**Data lines**:
::::

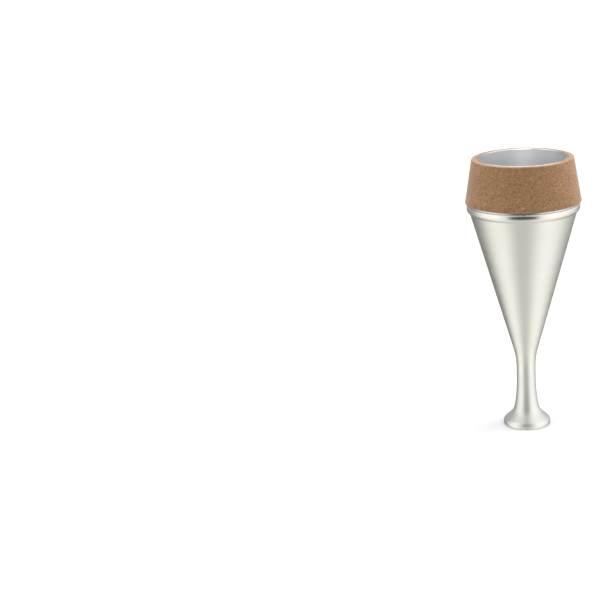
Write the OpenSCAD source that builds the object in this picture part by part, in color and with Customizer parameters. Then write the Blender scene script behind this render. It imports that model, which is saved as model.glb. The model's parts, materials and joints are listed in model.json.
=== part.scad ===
// Stopping mute for a French horn, standing on its flare with its wide open end up.
// A spun aluminium cone has a turned neck with a small flare bonded into its narrow end, and a
// hat-shaped aluminium collar bonded on its wide end. A tapered ring of agglomerated cork is glued
// round the collar and seats in the horn's bell. Every piece is a solid of revolution about Z.

/* [Flare and neck] */
// Outer diameter across the flare's lip
lip_d = 30.9; // [30:0.1:32]
// Thickness of the rolled bead round the lip
bead_d = 1.8; // [1.6:0.1:2]
// Height of the upright wall above the middle of the bead
lip_run = 1.15; // [0.8:0.05:1.6]
// Radius of the round above the upright wall
lip_round = 3.3; // [2.6:0.1:4]
// Steepest lean of the flare's wall from the axis, in degrees
flare_lean = 50; // [46:1:54]
// Length of the flare's straight wall
flare_run = 3.7; // [3:0.1:4.4]
// Radius of the tight sweep from the flare to the neck
flare_sweep = 10.2; // [9:0.1:11.5]
// Lean of the wall where the tight sweep passes into the long one, in degrees
neck_lean = 10; // [8.5:0.1:11]
// Outer diameter of the neck at its narrowest
neck_d = 12.6; // [12.2:0.1:13]
// Length of the straight neck between the flare's sweep and the cone's sweep
neck_run = 8.07; // [7:0.01:9]
// Wall thickness of the neck and the flare
neck_wall = 1.1; // [1:0.05:1.3]
// Length of the spigot that plugs into the cone
spigot_h = 10.7; // [10.5:0.1:12]
// Outer diameter of the spigot
spigot_d = 11.4; // [11.1:0.1:11.4]

/* [Cone] */
// Lean of the cone's wall from the axis, in degrees
cone_lean = 16; // [15:0.5:17]
// Radius of the sweep from the neck to the cone
waist_sweep = 46; // [40:1:60]
// Outer diameter of the cone where it meets the crease under the shoulder
crease_d = 69.8; // [68:0.1:71]
// Radius of the crease, which bends the other way from the shoulder
crease_round = 0.8; // [0.4:0.1:1.2]
// Radius of the rounded shoulder above the crease
shoulder_round = 3; // [2.6:0.1:4]
// Outer diameter of the band above the shoulder
band_d = 73.8; // [73:0.1:74.4]
// Height of the band below its turned-in edge
band_h = 1.6; // [1.2:0.1:2]
// Outer radius of the band's turned-in edge
band_turn = 1.2; // [1:0.1:1.5]
// Inner diameter of the ledge that the band's edge forms
ledge_d = 62; // [61.5:0.5:64]
// Thickness of the sheet that the cone is spun from
cone_wall = 0.9; // [0.7:0.05:1]

/* [Collar] */
// Height of the whole mute
mute_h = 182; // [178:0.5:190]
// Inner diameter of the collar's sleeve
sleeve_d = 57.2; // [56:0.1:57.6]
// Thickness of the sheet that the collar is spun from
collar_wall = 0.9; // [0.7:0.05:1]
// Radius of the corner between the sleeve and its flange
collar_corner = 1; // [0.8:0.1:1.2]

/* [Cork ring] */
// Outer diameter of the cork at its lower edge
cork_low_d = 75.5; // [74.5:0.1:78]
// Outer diameter of the cork at its upper edge
cork_high_d = 66.2; // [64:0.1:68]
// Radius of the cork's worn upper edge
cork_round = 0.8; // [0.4:0.1:1.4]

/* [Adhesive] */
// Thickness of the epoxy bonds and of the contact cement under the cork
glue_gap = 0.15; // [0.1:0.01:0.2]
// Distance that each film of adhesive stops short of a visible edge
glue_setback = 0.4; // [0.2:0.1:0.6]

/* [Hidden] */
$fn = 96;

// Largest gap between a rounded outline and its chords
chord_error = 0.01;
// Extra length that makes a cut run clear of a face
clear = 0.1;

lip_r = lip_d / 2;
bead_r = bead_d / 2;
neck_r = neck_d / 2;
crease_r = crease_d / 2;
band_r = band_d / 2;
spigot_r = spigot_d / 2;
socket_r = spigot_r + glue_gap;
bore_r = neck_r - neck_wall;
ledge_r = ledge_d / 2;
sleeve_in_r = sleeve_d / 2;
sleeve_out_r = sleeve_in_r + collar_wall;
cork_in_r = sleeve_out_r + glue_gap;
cork_low_r = cork_low_d / 2;
cork_high_r = cork_high_d / 2;

// A spun wall is a start point, a start lean and a list of steps. Each step is [run, radius, lean]:
// go straight for the run, then bend by the radius to the new lean. A lean is the angle from the
// axis, positive where the wall closes in as it rises. A bend towards a smaller lean has a negative
// radius.
function bend_count(radius, turn) =
    radius == 0 ? 1 : ceil(abs(turn) / (2 * acos(1 - min(chord_error / abs(radius), 1))));

function bend(from, radius, lean_from, lean_to) =
    let (count = bend_count(radius, lean_to - lean_from))
    [for (i = [1:count])
        let (lean = lean_from + (lean_to - lean_from) * i / count)
        from + radius * [cos(lean) - cos(lean_from), sin(lean) - sin(lean_from)]];

function trace(from, lean, steps, wall, i = 0) =
    i == len(steps) ? [] :
    let (step = steps[i])
    let (corner = from + step[0] * [-sin(lean), cos(lean)])
    let (arc = bend(corner, step[1] - wall, lean, step[2]))
    concat([corner], arc, trace(arc[len(arc) - 1], step[2], steps, wall, i + 1));

// The wall's outer side for a thickness of 0, or the side that lies the given thickness inside it
function wall_side(from, lean, steps, wall) =
    let (start = from - wall * [cos(lean), sin(lean)])
    concat([start], trace(start, lean, steps, wall));

function last(points) = points[len(points) - 1];

function reverse(points) = [for (i = [len(points) - 1:-1:0]) points[i]];

// The upper, long sweep of the neck starts where the tight sweep ends, and its radius brings the
// wall upright at the neck's radius
flare_start = [lip_r, bead_r];
flare_steps = [
    [lip_run, lip_round, flare_lean],
    [flare_run, -flare_sweep, neck_lean],
];
sweep_start = last(wall_side(flare_start, 0, flare_steps, 0));
neck_sweep = (sweep_start[0] - neck_r) / (1 - cos(neck_lean));
neck_start_z = sweep_start[1] + neck_sweep * sin(neck_lean);
joint_z = neck_start_z + neck_run / 2;
spigot_top_z = joint_z + spigot_h;
neck_steps = concat(flare_steps, [
    [0, -neck_sweep, 0],
    [neck_run / 2, 0, 0],
]);

// The cone starts at the neck joint and ends in a ledge under the collar's flange
waist_end_r = neck_r + waist_sweep * (1 - cos(cone_lean));
cone_run = (crease_r - waist_end_r) / sin(cone_lean);
shoulder_lean = acos((shoulder_round + crease_round * cos(cone_lean) - (band_r - crease_r))
    / (shoulder_round + crease_round));
cone_start = [neck_r, joint_z];
cone_steps = [
    [neck_run / 2, -waist_sweep, -cone_lean],
    [cone_run, -crease_round, -shoulder_lean],
    [0, shoulder_round, 0],
    [band_h, band_turn, 90],
    [band_r - band_turn - ledge_r, 0, 90],
];
ledge_z = last(wall_side(cone_start, 0, cone_steps, 0))[1];

// The collar's flange lies on the ledge, and the cork stands on the flange
flange_top_z = ledge_z + glue_gap + collar_wall;
sleeve_start_z = flange_top_z + collar_corner;
collar_start = [band_r, flange_top_z];
collar_steps = [
    [band_r - sleeve_out_r - collar_corner, -collar_corner, 0],
    [mute_h - sleeve_start_z, 0, 0],
];
cork_z = flange_top_z + glue_gap;
cork_lean = atan((cork_low_r - cork_high_r) / (mute_h - cork_z));
cork_taper_run = (mute_h - cork_z - cork_round * (1 - sin(cork_lean))) / cos(cork_lean);
cork_relief = collar_corner + glue_gap;

module spun_wall(from, lean, steps, wall) {
    rotate_extrude()
        polygon(concat(wall_side(from, lean, steps, 0), reverse(wall_side(from, lean, steps, wall))));
}

module tube(inner_r, outer_r, low_z, high_z) {
    rotate_extrude()
        translate([inner_r, low_z])
            square([outer_r - inner_r, high_z - low_z]);
}

module neck_bell() {
    color([0.84, 0.83, 0.80]) {
        spun_wall(flare_start, 0, neck_steps, neck_wall);
        rotate_extrude()
            translate([lip_r - bead_r, bead_r])
                circle(bead_r);
        tube(bore_r, spigot_r, neck_start_z, spigot_top_z);
    }
}

module neck_bond() {
    color([0.62, 0.58, 0.46])
        tube(spigot_r, socket_r, joint_z + glue_setback, spigot_top_z - glue_setback);
}

module body_cone() {
    color([0.88, 0.87, 0.83])
        difference() {
            spun_wall(cone_start, 0, cone_steps, cone_wall);
            translate([0, 0, joint_z - clear])
                cylinder(r = socket_r, h = spigot_h + clear);
        }
}

module flange_bond() {
    color([0.62, 0.58, 0.46])
        tube(ledge_r + glue_setback, band_r - band_turn, ledge_z, ledge_z + glue_gap);
}

module collar_sleeve() {
    color([0.80, 0.80, 0.79])
        spun_wall(collar_start, 90, collar_steps, collar_wall);
}

module cork_cement() {
    color([0.50, 0.36, 0.20]) {
        tube(sleeve_out_r, cork_in_r, sleeve_start_z, mute_h - glue_setback);
        tube(sleeve_out_r + collar_corner, band_r - glue_setback, flange_top_z, cork_z);
    }
}

module cork_ring() {
    color([0.66, 0.48, 0.34])
        rotate_extrude()
            polygon(concat(
                wall_side([cork_low_r, cork_z], cork_lean, [[cork_taper_run, cork_round, 90]], 0),
                [
                    [cork_in_r, mute_h],
                    [cork_in_r, cork_z + cork_relief],
                    [cork_in_r + cork_relief, cork_z],
                ]));
}

neck_bell();
neck_bond();
body_cone();
flange_bond();
collar_sleeve();
cork_cement();
cork_ring();
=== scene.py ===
# %% [markdown]
# # A horn player's stopping mute
#
# A stopping mute is a hollow metal funnel that a French horn player pushes into the throat of the
# bell. Its wide end goes in first and seals with a ring of cork. The sound has to squeeze through
# the slim neck and leaves by a small flare, which gives the buzzing colour of stopped notes.
#
# The maker spins the cone and the collar from aluminium sheet, turns the neck and its flare on a
# lathe, bonds the three together and glues a tapered ring of ground cork round the collar. Every
# piece is round about one axis, so this lesson works as the maker does: it draws half of each
# section and turns it on the lathe. The finished CAD model is loaded first and fixes every size.

# %% Load the frame
import json
import math

import bmesh
import bpy
from mathutils import Matrix, Vector


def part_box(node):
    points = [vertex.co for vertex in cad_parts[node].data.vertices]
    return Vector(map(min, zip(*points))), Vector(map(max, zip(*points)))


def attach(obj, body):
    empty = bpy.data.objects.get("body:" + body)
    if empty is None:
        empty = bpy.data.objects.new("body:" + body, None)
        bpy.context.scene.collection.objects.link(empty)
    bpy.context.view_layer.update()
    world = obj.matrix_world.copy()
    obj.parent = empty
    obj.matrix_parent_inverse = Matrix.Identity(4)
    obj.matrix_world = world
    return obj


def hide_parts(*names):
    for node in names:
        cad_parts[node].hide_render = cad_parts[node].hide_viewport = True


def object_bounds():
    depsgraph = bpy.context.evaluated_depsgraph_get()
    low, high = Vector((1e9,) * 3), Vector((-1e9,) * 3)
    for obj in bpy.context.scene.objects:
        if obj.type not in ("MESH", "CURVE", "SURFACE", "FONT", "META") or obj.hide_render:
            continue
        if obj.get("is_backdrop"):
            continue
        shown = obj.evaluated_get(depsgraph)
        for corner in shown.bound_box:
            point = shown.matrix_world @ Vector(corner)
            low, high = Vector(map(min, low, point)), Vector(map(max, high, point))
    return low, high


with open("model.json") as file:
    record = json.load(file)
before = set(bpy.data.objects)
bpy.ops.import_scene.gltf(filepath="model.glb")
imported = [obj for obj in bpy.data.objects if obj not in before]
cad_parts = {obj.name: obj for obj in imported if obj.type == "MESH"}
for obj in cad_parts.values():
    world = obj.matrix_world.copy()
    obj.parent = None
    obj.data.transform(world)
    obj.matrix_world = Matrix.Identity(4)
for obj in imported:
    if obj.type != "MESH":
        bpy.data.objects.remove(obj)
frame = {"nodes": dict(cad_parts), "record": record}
cad_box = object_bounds()
scene = bpy.context.scene
print("The frame has the nodes", ", ".join(sorted(frame["nodes"])))

# %% [markdown]
# ## Sizes
#
# The frame gives each node's box at rest, and the record gives the radii of the two bores. Those
# fix where the pieces meet. They could be typed in again, but a number that is read stays right
# when the CAD model changes. What a box can't tell, such as how tightly the sheet is bent, is
# written in millimetres beside each piece, as a maker would note it on the drawing.

# %% Read the sizes that the frame gives
MM = 0.001


def reach(node):
    """The outer radius of a round CAD node, and its lowest and highest height, in metres."""
    low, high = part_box(node)
    return high.x, low.z, high.z


bore = {mount["name"]: mount["dims"].get("r_mm", 0) * MM for mount in frame["record"]["mounts"]}
lip_r, lip_z, spigot_top_z = reach("neck_bell")
socket_r, neck_bond_low_z, neck_bond_top_z = reach("neck_bond")
band_r, joint_z, ledge_z = reach("body_cone")
flange_bond_r, flange_bond_low_z, flange_low_z = reach("flange_bond")
flange_r, _, mute_h = reach("collar_sleeve")
cement_r, flange_top_z, cement_top_z = reach("cork_cement")
cork_r, cork_z, _ = reach("cork_ring")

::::

**The exercise**: Your task is to transcribe only the lines from the line containing "spun_wall(cone_start, 0, cone_steps, cone_wall);" through the line containing "points = [vertex.co", word for word.

**Final result**:
            spun_wall(cone_start, 0, cone_steps, cone_wall);
            translate([0, 0, joint_z - clear])
                cylinder(r = socket_r, h = spigot_h + clear);
        }
}

module flange_bond() {
    color([0.62, 0.58, 0.46])
        tube(ledge_r + glue_setback, band_r - band_turn, ledge_z, ledge_z + glue_gap);
}

module collar_sleeve() {
    color([0.80, 0.80, 0.79])
        spun_wall(collar_start, 90, collar_steps, collar_wall);
}

module cork_cement() {
    color([0.50, 0.36, 0.20]) {
        tube(sleeve_out_r, cork_in_r, sleeve_start_z, mute_h - glue_setback);
        tube(sleeve_out_r + collar_corner, band_r - glue_setback, flange_top_z, cork_z);
    }
}

module cork_ring() {
    color([0.66, 0.48, 0.34])
        rotate_extrude()
            polygon(concat(
                wall_side([cork_low_r, cork_z], cork_lean, [[cork_taper_run, cork_round, 90]], 0),
                [
                    [cork_in_r, mute_h],
                    [cork_in_r, cork_z + cork_relief],
                    [cork_in_r + cork_relief, cork_z],
                ]));
}

neck_bell();
neck_bond();
body_cone();
flange_bond();
collar_sleeve();
cork_cement();
cork_ring();
=== scene.py ===
# %% [markdown]
# # A horn player's stopping mute
#
# A stopping mute is a hollow metal funnel that a French horn player pushes into the throat of the
# bell. Its wide end goes in first and seals with a ring of cork. The sound has to squeeze through
# the slim neck and leaves by a small flare, which gives the buzzing colour of stopped notes.
#
# The maker spins the cone and the collar from aluminium sheet, turns the neck and its flare on a
# lathe, bonds the three together and glues a tapered ring of ground cork round the collar. Every
# piece is round about one axis, so this lesson works as the maker does: it draws half of each
# section and turns it on the lathe. The finished CAD model is loaded first and fixes every size.

# %% Load the frame
import json
import math

import bmesh
import bpy
from mathutils import Matrix, Vector


def part_box(node):
    points = [vertex.co for vertex in cad_parts[node].data.vertices]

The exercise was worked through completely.